Flanagan's father wrote on Facebook that his son Davion was just “an innocent passenger looking for a ride home."
Troup, one of the prosecutors, told WKYC: “He was friends with Dominic, and Davion was just cargo. He was just a suitcase in the backseat in the defendant’s mind.”
Two key incidents
At the trial, prosecutors highlighted two incidents they claimed showed Shirilla’s threatening and violent behavior.
On July 17, 2022, just two weeks before the fatal crash, Shirilla was driving on Interstate 71 with Russo as a passenger when she threatened to crash the car, apparently upset over a disagreement they had had, according to a prosecutor’s filing.
Russo called his mother by phone and asked to be picked up during the disagreement. One of his friends ended up going to get him. The friend was on the phone with Russo when he heard Shirilla say: “I will crash this car right now.”
When the friend pulled up to pick up Russo, he found Shirilla’s car pulled over on the side of the road with the passenger-side door open. The friend saw her "striking Dominic with both of her hands. Dominic then exited the vehicle and left,” the filing said.
During another conflict in July 2022, Russo recorded Shirilla making threats toward him.
Videos from Russo’s cellphone revealed that the two got into an altercation, and Shirilla was heard “repeatedly degrading Dominic, threatening him, and damaging his property,” the court filing said.
Dominic wasn’t comfortable letting her inside his home, the filing said, and he was heard trying to calm Shirilla down, to no avail.
Shirilla instead was heard banging on the house door demanding to be let inside and calling him “degrading and highly inappropriate names.”
She threatened to key his car and break off the door handle, verbally counted down multiple times to force him to let her in and said, “You’re gonna come open this door right now or there’s gonna be a serious f---ing problem.”
He ultimately stopped recording and called his mother for help.
Shirilla’s defense argued that the situation wasn’t one-sided and that she and Russo mutually fought with each other. Her attorneys also argued that whether she crashed the car intentionally couldn’t be determined.
'U are the last person to deserve this'
After Russo’s death, Shirilla flooded his online obituary with photos of the two.
In a post on Aug. 24, 2022, she shared a photo of the couple at Universal Studios, with the caption: “I miss you nug. I still feel like your just going to walk in the door any second. I miss your laugh your perfect smile.”
“God u are the last person to deserve this you had such a perfect life ahead of you … I wish I told you all this more. Please wait for me.”
Throughout August she posted multiple pictures of the two together, including prom photos.
Crash was 'methodical, deliberate, intentional'
Shirilla was found guilty of four counts of felonious assault, two of aggravated vehicular homicide, one of drug possession and one of possessing criminal tools, in addition to four counts of murder.

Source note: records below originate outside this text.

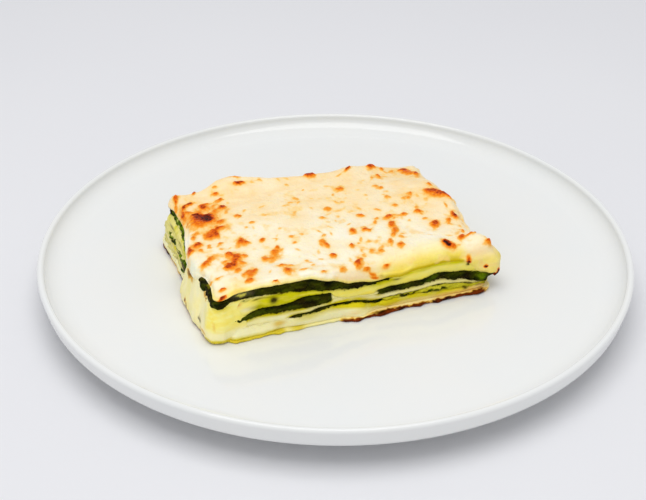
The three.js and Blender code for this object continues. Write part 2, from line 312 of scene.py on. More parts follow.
# From the plate up: the layer's depth inside, how much that ripples, its depths at the stations of the cut
# face from left to right, how far it stands past the outline, and how ragged its faces are and at what size
LAYERS = {
    "pasta_base": (
        1.8, 0.1, [1.2, 1.2, 1.4, 1.2, 1.2, 1.2, 1.2, 1.2, 1.4, 1.6, 1.6, 1.8, 1.8],
        1.2, 0.06, 9,
    ),
    "cream_base": (
        3.4, 0.2, [3.7, 3.9, 3.9, 4.2, 4.7, 6.2, 5.8, 3.4, 3.4, 3.4, 2.8, 2.0, 1.4],
        0.6, 0.06, 14,
    ),
    "spinach_lower": (
        2.2, 0.25, [0.9, 0.9, 0.9, 0.9, 1.0, 1.2, 1.1, 0.9, 1.4, 1.6, 4.0, 2.6, 1.2],
        0.0, 0.12, 8,
    ),
    "cream_middle": (
        3.4, 0.2, [2.3, 2.6, 3.7, 3.4, 2.7, 1.7, 1.5, 3.1, 2.4, 2.5, 2.4, 2.2, 1.6],
        0.2, 0.06, 15,
    ),
    "spinach_middle": (
        2.6, 0.25, [0.9, 1.8, 3.3, 3.4, 5.2, 4.1, 1.2, 1.8, 2.3, 2.2, 2.8, 3.7, 3.7],
        0.4, 0.1, 9,
    ),
    "pasta_middle": (
        4.4, 0.2, [8.6, 8.6, 6.7, 5.8, 3.1, 1.3, 3.5, 4.0, 4.5, 6.8, 5.4, 6.2, 5.3],
        0, 0.06, 16,
    ),
    "spinach_upper": (
        3.2, 0.2, [2.8, 4.6, 3.7, 4.7, 5.7, 4.9, 2.9, 1.1, 0.9, 0.9, 0.9, 0.9, 0.9],
        0.1, 0.08, 9,
    ),
    "gratin_top": (
        4.2, 0.1, [2.4, 2.0, 3.3, 3.4, 3.4, 5.3, 7.5, 8.8, 7.7, 6.3, 6.5, 5.6, 8.5],
        0.2, 0.04, 12,
    ),
}
NAMES = list(LAYERS)


def ease(value, low, high):
    """0 below low, 1 above high, and a smooth step between."""
    share = np.clip((value - low) / (high - low), 0, 1)
    return share * share * (3 - 2 * share)


def mix(first, second, share):
    """The blend of two values: the first plus the share of the way to the second."""
    return first + (second - first) * share


def bell(value, centre, reach):
    """A smooth bell: e to minus the squared distance from the centre, counted in its reach."""
    return np.exp(-(((value - centre) / reach) ** 2))


def lumps(points, size, seed):
    """Smooth noise between -1 and 1: random values on a lattice with cells of that size, eased in between."""
    table = np.random.default_rng(seed).uniform(-1, 1, (32, 32, 32))
    place = points / size + seed
    cell = np.floor(place).astype(int)
    share = place - cell
    share = share * share * (3 - 2 * share)
    total = np.zeros(points.shape[:-1])
    for corner in np.ndindex(2, 2, 2):
        weight = np.where(corner, share, 1 - share).prod(axis=-1)
        x, y, z = np.moveaxis((cell + corner) % 32, -1, 0)
        total += weight * table[x, y, z]
    return total


def rough(points, size, octaves, seed):
    """Noise of several sizes, each half as large and half as strong as the one before."""
    return sum(0.5**k * lumps(points, size * 0.5**k, seed + k) for k in range(octaves))


def at_station(values, x, step=STATION_STEP):
    """A value listed at even stations either side of 0, read at x with an eased step between them."""
    along = np.clip(x / step + (len(values) - 1) / 2, 0, len(values) - 1)
    left = np.minimum(along.astype(int), len(values) - 2)
    values = np.array(values, dtype=float)
    return mix(values[left], values[left + 1], ease(along - left, 0, 1))


def near_front(y):
    """1 at the cut face, and 0 from 16 mm behind it, with an eased step."""
    return 1 - ease(y, -HALF_WIDTH + 3, -HALF_WIDTH + 16)


def presence(name, x, y):
    """How much of a layer's depth is really there. At the cut face the spinach comes and goes."""
    gap = ease(x, -10.5, -8) * (1 - ease(x, 9.5, 12.5))
    shown = {
        "spinach_lower": mix(0.1, 1, ease(x, -31, -27)),
        "spinach_middle": mix(0.1, 1, ease(x, -55, -51) * (1 - gap)),
        "spinach_upper": mix(1, 0.1, ease(x, 15, 21)),
    }
    return mix(1, shown[name], near_front(y)) if name in shown else np.ones_like(x)


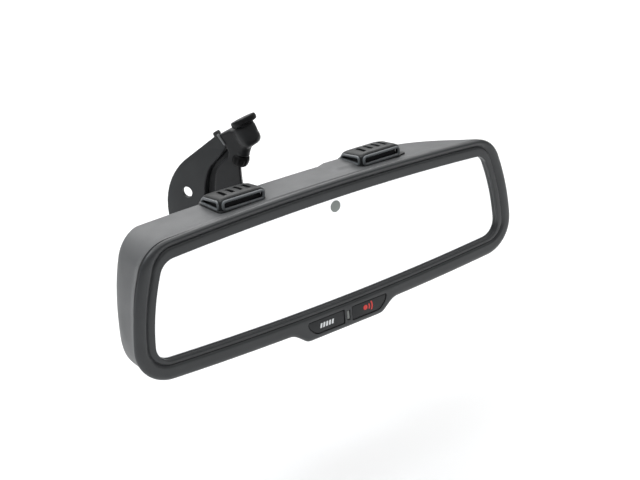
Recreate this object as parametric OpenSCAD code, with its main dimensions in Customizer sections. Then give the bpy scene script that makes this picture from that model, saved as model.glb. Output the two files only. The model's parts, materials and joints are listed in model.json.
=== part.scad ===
// Interior rearview mirror: auto-dimming glass in a two-shell head, two call buttons on a chin,
// two microphone pods on top, and a ball-jointed arm that hangs from a foot on the windshield.
// The origin is the centre of the foot's bonding face. +X runs along the head to the viewer's
// right, +Y points forward to the windshield and +Z is up.

/* [Glass opening] */
// Half the width of the glass opening at mid height
open_w = 118; // [112:1:124]
// Half the height of the glass opening at its middle
open_h = 31; // [28:0.5:34]
// How far the top edge bows upward at the middle
top_bow = 4.2; // [2:0.1:6]
// How far the bottom edge bows downward at the middle
bottom_bow = 3.9; // [2:0.1:6]
// How much wider each side gets, 30 mm below the middle
side_taper = 6.4; // [3:0.1:8]
// How much each side curves in, 30 mm from the middle
side_bulge = 4.0; // [2:0.1:6]
// Corner radius of the glass opening
corner_r = 10; // [8:0.5:12]

/* [Bezel and housing] */
// Width of the bezel at the sides and bottom
side_band = 10.9; // [10:0.1:12]
// Width of the bezel along the top
top_band = 9.6; // [9:0.1:10.5]
// Thickness of the bezel's face
bezel_t = 2.8; // [2.4:0.1:3.2]
// How far the bezel's inner lip covers the glass inside the opening
lip = 0.5; // [0.3:0.1:0.8]
// Wall thickness of the rear housing
wall = 2.2; // [1.8:0.1:2.4]
// Depth of the head, from the bezel's face to the back of the housing
head_depth = 37; // [36:0.5:38]

/* [Ball joint] */
// Radius of the steel ball
ball_r = 8; // [7.8:0.1:8.2]
// Radius of the ball's stem
stem_r = 3.5; // [3:0.1:3.6]
// Distance from the bezel's face back to the centre of the ball
ball_back = 40; // [39.5:0.5:41]
// Radial running clearance between the joint's nested shells
ball_fit = 0.05; // [0.03:0.01:0.08]

/* [Arm] */
// Angle between the arm and the head's straight-ahead direction
arm_yaw = 30; // [25:1:32]
// Horizontal reach from the ball to the foot
foot_reach = 30; // [29:0.5:31]
// Height of the foot above the ball
foot_rise = 67; // [66:0.5:68]
// Slope of the windshield at the foot, from horizontal
rake = 24; // [22:1:26]
// Radius of the cable hole in the wing
wing_hole_r = 3.4; // [3:0.1:3.6]

/* [Buttons and pods] */
// Travel of each button
button_travel = 1.0; // [0.6:0.1:1.0]
// Gap round each button cap
button_gap = 0.3; // [0.25:0.05:0.4]
// Width of a microphone pod
pod_w = 28.6; // [28:0.1:30]
// Depth of a microphone pod
pod_d = 23; // [22:0.5:24]
// Height of a microphone pod
pod_h = 7.6; // [7.4:0.1:8.6]

/* [Hidden] */

// Smoothness of round features
$fn = 48;
// A hair of overlap that keeps cut faces clean
eps = 0.01;
// Gap between fixed pieces that sit in each other
seat = 0.1;

// Where the ball and the head's own origin lie, seen from the foot
ball_at = -[-foot_reach * sin(arm_yaw), foot_reach * cos(arm_yaw), foot_rise];
head_at = ball_at - [0, ball_back, 0];

// Depths of the layers behind the bezel's face
glass_y = bezel_t + 0.1;
pane_t = 1.9;
seal_t = 0.4;
foam_t = 0.9;
carrier_t = 1.8;
seal_y = glass_y + pane_t;
rear_glass_y = seal_y + seal_t;
foam_y = rear_glass_y + pane_t;
carrier_y = foam_y + foam_t;
board_y = carrier_y + carrier_t + 4;
board_t = 1.6;
glass_lap = 3.2;

// The housing's outline lies this far inside the bezel's
housing_step = 1.0;
// The housing's crown starts here, behind its straight rim
crown_y = 10;

// Shells of the ball joint, from the ball outward
liner_in = ball_r + ball_fit;
liner_out = liner_in + 1.5;
cup_in = liner_out + ball_fit;
cup_out = cup_in + 1.5;
socket_in = cup_out + ball_fit;
socket_out = socket_in + 2.8;
// Half angle of the mouth that the stem swings in
mouth = 60;

// Chin under the bezel
chin_x = 24.5;
chin_z = -42.6;
chin_r = 6;
chin_mid = 1.4;
cap_in = 2.9;
cap_out = 28;
cap_top = -36.6;
cap_low = -44.9;
cap_y = 0.5;

// Microphone pods: centre of each and front edge
pod_x = [-53.7, 39.7];
pod_y = 10;

// ---------- outlines ----------

core_w = open_w - corner_r;
core_h = open_h - corner_r;
function unit(v) = v / norm(v);
function core_top(x) = core_h - top_bow * pow(x / open_w, 2);
function core_low(x) = -core_h + bottom_bow * pow(x / open_w, 2);
function core_side(z) = core_w - side_taper * z / 30 - side_bulge * pow(z / 30, 2);
function top_normal(x) = unit([2 * top_bow * x / pow(open_w, 2), 1]);
function low_normal(x) = unit([2 * bottom_bow * x / pow(open_w, 2), -1]);
function side_normal(z) = unit([1, side_taper / 30 + 2 * side_bulge * z / 900]);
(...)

Cuyahoga County Common Pleas Judge Nancy Margaret Russo gave a blistering rebuke of Shirilla's actions when she announced the verdict, calling Shirilla "literal hell on wheels."
"Her actions were controlled, methodical, deliberate, intentional and purposeful. This was not reckless driving. This was murder," Russo said.
"The video clearly shows the purpose and intent of the defendant: She chose a path of death and destruction that day," she added.
She said Shirilla drove on purpose around 5:30 a.m. — an hour when not many witnesses would be around, along a path she didn’t routinely use but had visited a few days before.
"She had a mission, and she executed it with precision. The mission was death," Russo said.